*AVAILABLE DATA*
● ● ● ●

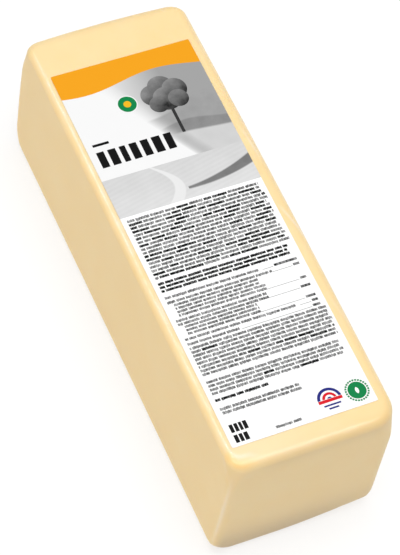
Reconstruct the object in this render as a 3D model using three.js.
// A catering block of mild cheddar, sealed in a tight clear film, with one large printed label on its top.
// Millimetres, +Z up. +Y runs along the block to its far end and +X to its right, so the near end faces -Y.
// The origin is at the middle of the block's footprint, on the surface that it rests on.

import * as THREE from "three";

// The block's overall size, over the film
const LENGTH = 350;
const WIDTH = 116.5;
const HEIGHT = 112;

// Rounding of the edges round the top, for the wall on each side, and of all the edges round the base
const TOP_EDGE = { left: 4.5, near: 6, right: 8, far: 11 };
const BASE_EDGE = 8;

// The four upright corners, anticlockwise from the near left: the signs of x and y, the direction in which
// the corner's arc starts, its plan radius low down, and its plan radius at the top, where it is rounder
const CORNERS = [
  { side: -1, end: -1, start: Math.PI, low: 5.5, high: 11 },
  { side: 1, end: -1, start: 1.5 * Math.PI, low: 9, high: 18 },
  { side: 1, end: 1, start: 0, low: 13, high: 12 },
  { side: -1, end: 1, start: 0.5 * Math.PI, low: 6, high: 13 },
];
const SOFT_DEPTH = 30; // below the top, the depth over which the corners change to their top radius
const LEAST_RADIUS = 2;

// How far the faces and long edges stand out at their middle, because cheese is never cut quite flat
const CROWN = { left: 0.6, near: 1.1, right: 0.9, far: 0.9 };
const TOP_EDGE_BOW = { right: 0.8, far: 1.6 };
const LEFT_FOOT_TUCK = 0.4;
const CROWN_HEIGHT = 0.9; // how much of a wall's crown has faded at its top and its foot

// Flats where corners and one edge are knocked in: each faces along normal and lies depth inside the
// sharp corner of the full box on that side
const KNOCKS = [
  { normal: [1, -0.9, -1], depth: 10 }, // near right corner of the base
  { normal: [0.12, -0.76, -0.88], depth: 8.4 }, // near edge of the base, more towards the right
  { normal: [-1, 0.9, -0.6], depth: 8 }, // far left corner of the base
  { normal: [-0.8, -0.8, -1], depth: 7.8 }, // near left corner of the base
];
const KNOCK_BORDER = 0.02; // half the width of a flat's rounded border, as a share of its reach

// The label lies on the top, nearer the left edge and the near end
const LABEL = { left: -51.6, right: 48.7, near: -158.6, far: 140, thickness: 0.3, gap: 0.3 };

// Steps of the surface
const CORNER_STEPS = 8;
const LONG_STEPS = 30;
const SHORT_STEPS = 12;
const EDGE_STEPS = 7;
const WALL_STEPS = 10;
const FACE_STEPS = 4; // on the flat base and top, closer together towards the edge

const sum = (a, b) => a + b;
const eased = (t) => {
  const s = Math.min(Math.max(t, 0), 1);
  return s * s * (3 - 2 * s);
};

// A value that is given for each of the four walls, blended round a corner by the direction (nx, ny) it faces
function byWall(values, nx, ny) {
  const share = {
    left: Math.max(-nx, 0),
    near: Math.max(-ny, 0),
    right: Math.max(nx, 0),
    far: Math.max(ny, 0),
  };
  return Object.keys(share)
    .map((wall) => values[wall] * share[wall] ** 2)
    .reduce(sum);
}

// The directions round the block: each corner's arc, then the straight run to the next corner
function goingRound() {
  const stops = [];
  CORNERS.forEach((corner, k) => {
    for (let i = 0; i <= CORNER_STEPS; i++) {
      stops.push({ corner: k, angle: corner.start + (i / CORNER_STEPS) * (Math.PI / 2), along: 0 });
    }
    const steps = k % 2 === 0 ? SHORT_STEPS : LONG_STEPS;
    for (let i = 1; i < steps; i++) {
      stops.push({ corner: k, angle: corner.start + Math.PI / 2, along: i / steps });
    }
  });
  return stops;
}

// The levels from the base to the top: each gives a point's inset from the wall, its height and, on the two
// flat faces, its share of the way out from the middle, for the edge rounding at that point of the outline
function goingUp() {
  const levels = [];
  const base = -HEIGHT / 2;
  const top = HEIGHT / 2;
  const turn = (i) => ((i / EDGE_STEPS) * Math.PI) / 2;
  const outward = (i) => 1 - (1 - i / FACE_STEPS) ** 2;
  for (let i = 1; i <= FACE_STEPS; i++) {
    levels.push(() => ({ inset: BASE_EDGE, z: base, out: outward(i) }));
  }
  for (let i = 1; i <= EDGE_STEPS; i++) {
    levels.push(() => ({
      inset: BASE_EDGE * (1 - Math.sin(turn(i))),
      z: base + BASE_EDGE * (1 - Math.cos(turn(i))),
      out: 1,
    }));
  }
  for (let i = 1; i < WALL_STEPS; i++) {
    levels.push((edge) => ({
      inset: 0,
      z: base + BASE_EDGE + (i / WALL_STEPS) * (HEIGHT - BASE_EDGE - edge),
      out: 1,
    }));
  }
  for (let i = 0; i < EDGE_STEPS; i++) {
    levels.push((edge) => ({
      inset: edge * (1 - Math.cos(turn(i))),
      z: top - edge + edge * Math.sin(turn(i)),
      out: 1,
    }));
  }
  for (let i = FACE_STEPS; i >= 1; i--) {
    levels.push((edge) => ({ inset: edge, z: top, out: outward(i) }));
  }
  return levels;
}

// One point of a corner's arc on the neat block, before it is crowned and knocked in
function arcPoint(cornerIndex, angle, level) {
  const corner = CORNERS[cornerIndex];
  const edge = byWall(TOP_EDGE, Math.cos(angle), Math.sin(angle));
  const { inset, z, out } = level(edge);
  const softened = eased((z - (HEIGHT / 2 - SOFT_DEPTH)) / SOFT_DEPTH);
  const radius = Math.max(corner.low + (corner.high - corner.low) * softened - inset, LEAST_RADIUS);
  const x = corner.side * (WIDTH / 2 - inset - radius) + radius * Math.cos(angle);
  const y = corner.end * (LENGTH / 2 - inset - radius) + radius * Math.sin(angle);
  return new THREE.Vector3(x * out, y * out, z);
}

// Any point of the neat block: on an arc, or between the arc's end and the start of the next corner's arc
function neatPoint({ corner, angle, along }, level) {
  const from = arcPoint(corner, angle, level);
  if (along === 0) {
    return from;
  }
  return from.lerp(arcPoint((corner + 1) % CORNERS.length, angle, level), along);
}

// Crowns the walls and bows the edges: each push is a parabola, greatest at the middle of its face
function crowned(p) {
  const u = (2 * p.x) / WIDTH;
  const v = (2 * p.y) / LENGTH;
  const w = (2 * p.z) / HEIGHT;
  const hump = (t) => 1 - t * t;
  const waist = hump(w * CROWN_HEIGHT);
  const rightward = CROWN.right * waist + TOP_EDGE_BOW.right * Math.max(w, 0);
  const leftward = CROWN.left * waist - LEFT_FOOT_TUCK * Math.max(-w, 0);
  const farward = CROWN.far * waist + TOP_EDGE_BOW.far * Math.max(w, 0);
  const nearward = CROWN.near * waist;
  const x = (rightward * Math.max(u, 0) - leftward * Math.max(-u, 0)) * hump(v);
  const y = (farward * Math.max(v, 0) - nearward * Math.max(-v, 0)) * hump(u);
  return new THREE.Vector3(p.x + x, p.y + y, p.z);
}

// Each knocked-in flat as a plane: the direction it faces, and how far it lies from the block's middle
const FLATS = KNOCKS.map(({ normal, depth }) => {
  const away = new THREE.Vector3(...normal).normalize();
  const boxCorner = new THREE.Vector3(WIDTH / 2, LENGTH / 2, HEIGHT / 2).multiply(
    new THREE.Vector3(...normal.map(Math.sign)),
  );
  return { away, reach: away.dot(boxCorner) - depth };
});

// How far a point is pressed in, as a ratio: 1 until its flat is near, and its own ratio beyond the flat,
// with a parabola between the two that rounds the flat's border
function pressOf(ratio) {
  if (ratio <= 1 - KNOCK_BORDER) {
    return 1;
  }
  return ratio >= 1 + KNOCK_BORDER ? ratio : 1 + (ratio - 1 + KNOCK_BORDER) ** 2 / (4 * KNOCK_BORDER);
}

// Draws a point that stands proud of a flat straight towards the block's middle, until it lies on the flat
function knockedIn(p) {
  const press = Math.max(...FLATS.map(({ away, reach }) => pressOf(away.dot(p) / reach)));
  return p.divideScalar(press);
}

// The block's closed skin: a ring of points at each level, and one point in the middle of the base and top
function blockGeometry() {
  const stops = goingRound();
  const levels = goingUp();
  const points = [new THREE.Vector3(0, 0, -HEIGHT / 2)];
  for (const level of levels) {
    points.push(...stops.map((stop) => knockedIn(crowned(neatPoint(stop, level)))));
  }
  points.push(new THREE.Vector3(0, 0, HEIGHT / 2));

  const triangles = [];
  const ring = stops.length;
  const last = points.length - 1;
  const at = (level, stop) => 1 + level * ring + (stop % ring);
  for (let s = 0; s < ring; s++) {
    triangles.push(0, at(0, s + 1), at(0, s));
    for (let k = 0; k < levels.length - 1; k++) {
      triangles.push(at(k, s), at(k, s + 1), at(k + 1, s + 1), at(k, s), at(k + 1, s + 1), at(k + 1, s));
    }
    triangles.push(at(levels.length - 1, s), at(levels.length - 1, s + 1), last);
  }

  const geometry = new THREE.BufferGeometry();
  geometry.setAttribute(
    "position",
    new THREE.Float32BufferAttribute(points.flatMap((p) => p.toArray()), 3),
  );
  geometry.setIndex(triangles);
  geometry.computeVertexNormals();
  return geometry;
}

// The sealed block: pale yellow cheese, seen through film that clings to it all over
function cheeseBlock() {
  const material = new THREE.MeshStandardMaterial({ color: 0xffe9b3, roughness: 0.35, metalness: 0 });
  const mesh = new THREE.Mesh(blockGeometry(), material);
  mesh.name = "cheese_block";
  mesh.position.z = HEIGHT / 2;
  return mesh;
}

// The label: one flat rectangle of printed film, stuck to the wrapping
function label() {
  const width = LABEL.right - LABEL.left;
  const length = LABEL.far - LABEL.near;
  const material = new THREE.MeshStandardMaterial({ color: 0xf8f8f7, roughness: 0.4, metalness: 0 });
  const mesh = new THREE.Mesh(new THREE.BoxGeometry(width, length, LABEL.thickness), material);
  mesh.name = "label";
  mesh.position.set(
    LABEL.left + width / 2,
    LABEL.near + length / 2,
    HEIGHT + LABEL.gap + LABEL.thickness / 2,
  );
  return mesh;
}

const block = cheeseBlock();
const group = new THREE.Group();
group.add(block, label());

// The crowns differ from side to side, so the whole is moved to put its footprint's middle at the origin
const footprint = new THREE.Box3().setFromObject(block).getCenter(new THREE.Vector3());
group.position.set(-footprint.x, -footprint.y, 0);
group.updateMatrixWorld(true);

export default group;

● ● ● ●

*WRITTEN REQUEST*
Quote exactly the stretch of lines above that starts at the first one and ends at the line with "const CROWN_HEIGHT = 0.9;", and nothing beyond it.

*RESPONSE TO THIS TASK*
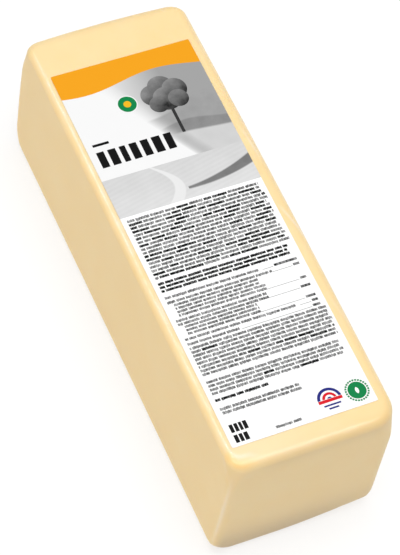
Reconstruct the object in this render as a 3D model using three.js.
// A catering block of mild cheddar, sealed in a tight clear film, with one large printed label on its top.
// Millimetres, +Z up. +Y runs along the block to its far end and +X to its right, so the near end faces -Y.
// The origin is at the middle of the block's footprint, on the surface that it rests on.

import * as THREE from "three";

// The block's overall size, over the film
const LENGTH = 350;
const WIDTH = 116.5;
const HEIGHT = 112;

// Rounding of the edges round the top, for the wall on each side, and of all the edges round the base
const TOP_EDGE = { left: 4.5, near: 6, right: 8, far: 11 };
const BASE_EDGE = 8;

// The four upright corners, anticlockwise from the near left: the signs of x and y, the direction in which
// the corner's arc starts, its plan radius low down, and its plan radius at the top, where it is rounder
const CORNERS = [
  { side: -1, end: -1, start: Math.PI, low: 5.5, high: 11 },
  { side: 1, end: -1, start: 1.5 * Math.PI, low: 9, high: 18 },
  { side: 1, end: 1, start: 0, low: 13, high: 12 },
  { side: -1, end: 1, start: 0.5 * Math.PI, low: 6, high: 13 },
];
const SOFT_DEPTH = 30; // below the top, the depth over which the corners change to their top radius
const LEAST_RADIUS = 2;

// How far the faces and long edges stand out at their middle, because cheese is never cut quite flat
const CROWN = { left: 0.6, near: 1.1, right: 0.9, far: 0.9 };
const TOP_EDGE_BOW = { right: 0.8, far: 1.6 };
const LEFT_FOOT_TUCK = 0.4;
const CROWN_HEIGHT = 0.9; // how much of a wall's crown has faded at its top and its foot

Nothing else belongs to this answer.